I am sitting here, completely stunned! Last year, after attending the Game Tuning Workshop I was talking with Mahk and broached the issue of game components that I felt fell outside the MDA model. Then, after the MDA paper was published, I wrote up some thoughts on it and sent them to Robin. In it I posed two hypothetical games based on whack-a-mole: one plucked cartoon daisies, the other popped baby heads into bloody pulps (I wanted the contrast between cute and demented to be dramatic). My argument was that the differences between the two artifacts fell outside the scope of the model. Because the games are significantly different though mechanically the same, it indicates a weakness in the model. But I was unable to attend the tutorial sessions this year. What was the context in which that example was raised? Was it in conversation or was it part of the presentation?

In general I still find MDA to be a nice model for relating player experiences to the game mechanics and I refer to it in the game design chapter of Introduction to Game Development. But I stop short of presuming the model accounts for all aspects of a game—there is nothing wrong with that; "mechanics" can mean just what most already believe it to mean we traditionally think of when we use the word and MDA is no weaker for it. Tim Stellmach pretty much rattled my conviction that a grand unified theory of games is a necessity (in a good way).

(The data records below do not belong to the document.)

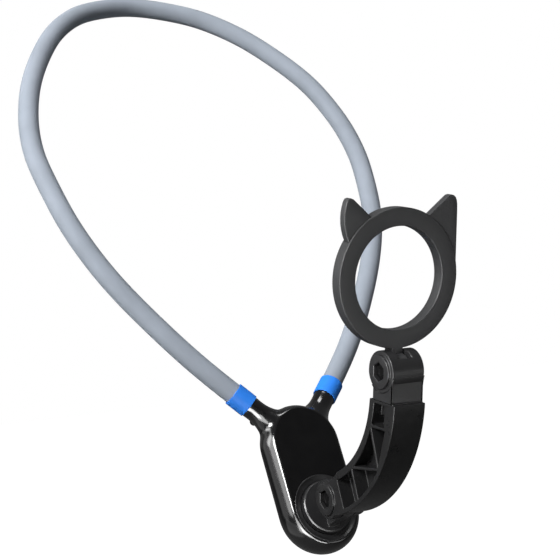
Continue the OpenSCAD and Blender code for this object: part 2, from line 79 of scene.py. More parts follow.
# The magnetic ring's and the knuckle's sizes in millimetres, as the CAD part has them. Only the
# neck's front and the ears' outlines follow the photograph more closely than the CAD part does
RING_R = 29.6
RING_IN_R = 21.8
RING_T = 6.0
PAD_T = 0.5
GROOVE_WALL = 1.3
GROOVE_D = 3.4
RING_DROP = 38.9
RING_LUG_R = 7.1
RING_BACK = -0.5
RING_NECK_TOP = -25.6
LUG_W = 5.4
LUG_BORE_R = 2.05
LUG_EDGE = 0.3
BARREL_R = 8.9
NECK_H = 12.7
NECK_FRONT = 0.95
EAR_FRONT = 0.8
EAR_T = 3.2
EAR_OUTLINES = (
    [(-12.5, 24.6), (-16.4, 27.9), (-20.0, 31.0), (-23.0, 33.5), (-24.4, 34.0), (-25.6, 33.6),
     (-26.3, 32.4), (-26.9, 30.2), (-27.3, 28.0), (-27.4, 25.8), (-27.3, 23.4), (-26.9, 21.1),
     (-26.2, 18.6), (-24.9, 15.7), (-22.8, 17.2)],
    [(12.5, 23.6), (14.5, 25.4), (24.2, 33.0), (25.2, 33.7), (26.4, 34.0), (27.6, 33.7),
     (28.6, 32.9), (29.2, 31.6), (29.5, 30.0), (29.6, 27.0), (29.6, 1.5), (28.6, 0.0), (28.2, 4.0)],
)

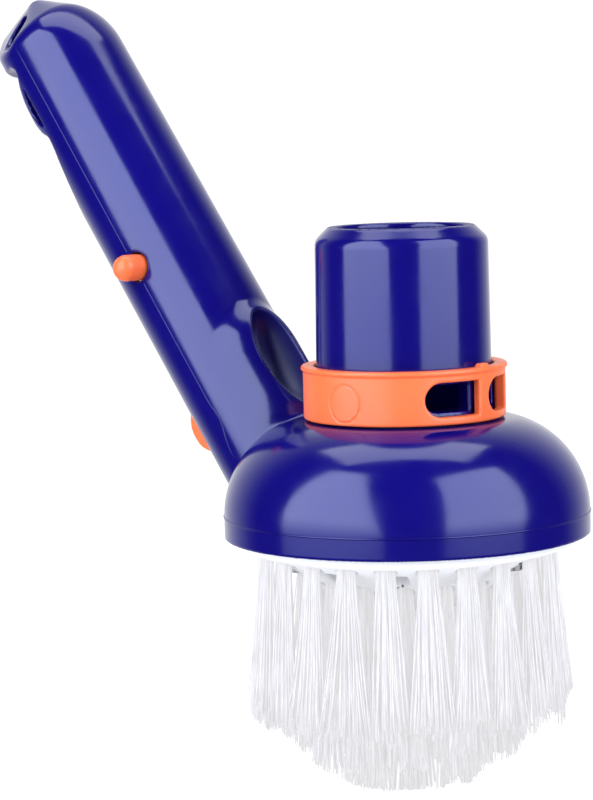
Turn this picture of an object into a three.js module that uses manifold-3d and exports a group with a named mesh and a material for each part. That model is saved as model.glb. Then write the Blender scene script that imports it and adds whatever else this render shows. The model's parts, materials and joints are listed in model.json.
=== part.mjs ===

Isn't the whole concept of game loops pretty old? I can remember discussing loops a number of years ago and I'm sure someone introduced the idea to me. The whole "intuition" approach is usually paired with an attitude that game design cannot be taught, hardcore uberalis, and everything supported solely by authority arguments (e.g. "I'm So-and-So and, having done This-and-That, hereby decree...") etc.

Jamie

It was in conversation, after the thing, that he mentioned Whack-A-Baby. And I don't know if you've read *Theory of Fun*, but Raph does a similar thing by turning Tetris into a throw-people-into-a-pit game.

isaac

Ah that makes more sense. I couldn't figure out why the example would be raised in the regular session since I still think it highlights a weakness in the model; one that isn't satisfied by just calling it "dressing."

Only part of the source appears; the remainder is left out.